We see some expected behavior; for instance, most notes are followed by the 1 and 5 which are the most common notes overall. Interestingly, bucking the trend of leading tones, 3 is more likely to move down to 2 instead of resolving to 4, and 7 more likely moves down to 6 than resolves to 1. Surprisingly, the strongest pull felt in the matrix is from 2 to 1.
Interval Distributions and Transitions
Musical notes follow in time just like the chords, so we can examine the distribution of not just each note separately, but also notes in pairs. Any two notes in a sequence form an interval which describes the pitch distance between them.

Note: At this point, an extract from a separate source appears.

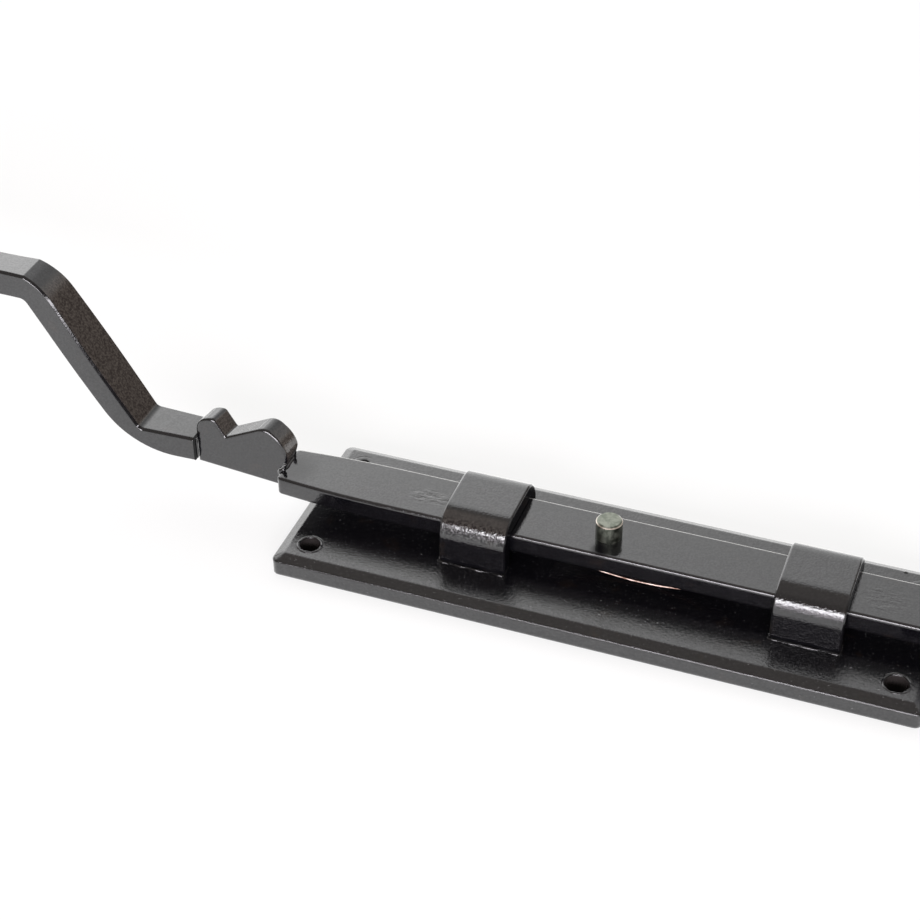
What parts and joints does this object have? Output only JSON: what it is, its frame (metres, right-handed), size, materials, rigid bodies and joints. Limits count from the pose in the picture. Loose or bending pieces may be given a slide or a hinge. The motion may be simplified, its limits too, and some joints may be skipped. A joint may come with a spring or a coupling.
{
  "type": "french door bolt",
  "caption": "Cranked surface bolt for a french door: a flat bar sliding through staples on a bevelled back plate, with a lobed thumb piece and a raised handle.",
  "frame": {"origin": "middle of the back plate's back face, the face that lies on the door", "axes": "+X along the bar towards its tip, +Y across the bar, +Z away from the door"},
  "size_m": [0.2877, 0.038, 0.045],
  "materials": {
    "black_paint": "glossy black paint over forged steel",
    "bare_steel": "turned, unpainted steel",
    "bronze_strip": "rolled bronze spring strip"
  },
  "bodies": {
    "plate": {"back_plate": "black_paint", "handle_end_staple": "black_paint", "tip_end_staple": "black_paint"},
    "bolt": {"bolt_bar": "black_paint", "thumb_piece": "black_paint", "handle": "black_paint", "stop_pin": "bare_steel", "leaf_spring": "bronze_strip"}
  },
  "joints": [
    {"name": "bolt_slide", "type": "slide", "parent": "plate", "child": "bolt", "axis": [1, 0, 0], "range_m": [-0.01465, 0.03035]}
  ]
}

However, because intervals don’t contain the same musical semantic content as scale degrees, it is more difficult to ascribe meaning to differences between composers. Above, I show the distribution of musical intervals for their combined corpus and compare against the common practice.
Most melodies are relatively scalar (do-re-mi-fa-sol-fa-mi-re-do) with occasional leaps (do-sol-do), and this fact is reflected in the clustering of intervals around small values. Interestingly, smaller intervals tend to descend and leaps tend to ascend in both corpuses, a fact that has been corroborated both in the literature and by our common knowledge — for instance, in the melody for “Somewhere Over the Rainbow”, the song begins with an octave leap and then many downward steps.
Like the absolute scale-degree transition matrix, the absolute interval transition matrix doesn’t differ substantially from the overlap of interval probabilities. Row normalizing, however, shows an interesting trend: melodic intervals are often followed by their inverses, so that an upward step is followed by a downward step and vice-versa. This can be seen by the downward diagonal in the above plot. Melodic movement that emphasizes arches and dips as opposed to straight upward and downward sequences can be explained in part by the requirement that melodies must be contained within a limited vocal or instrumental range.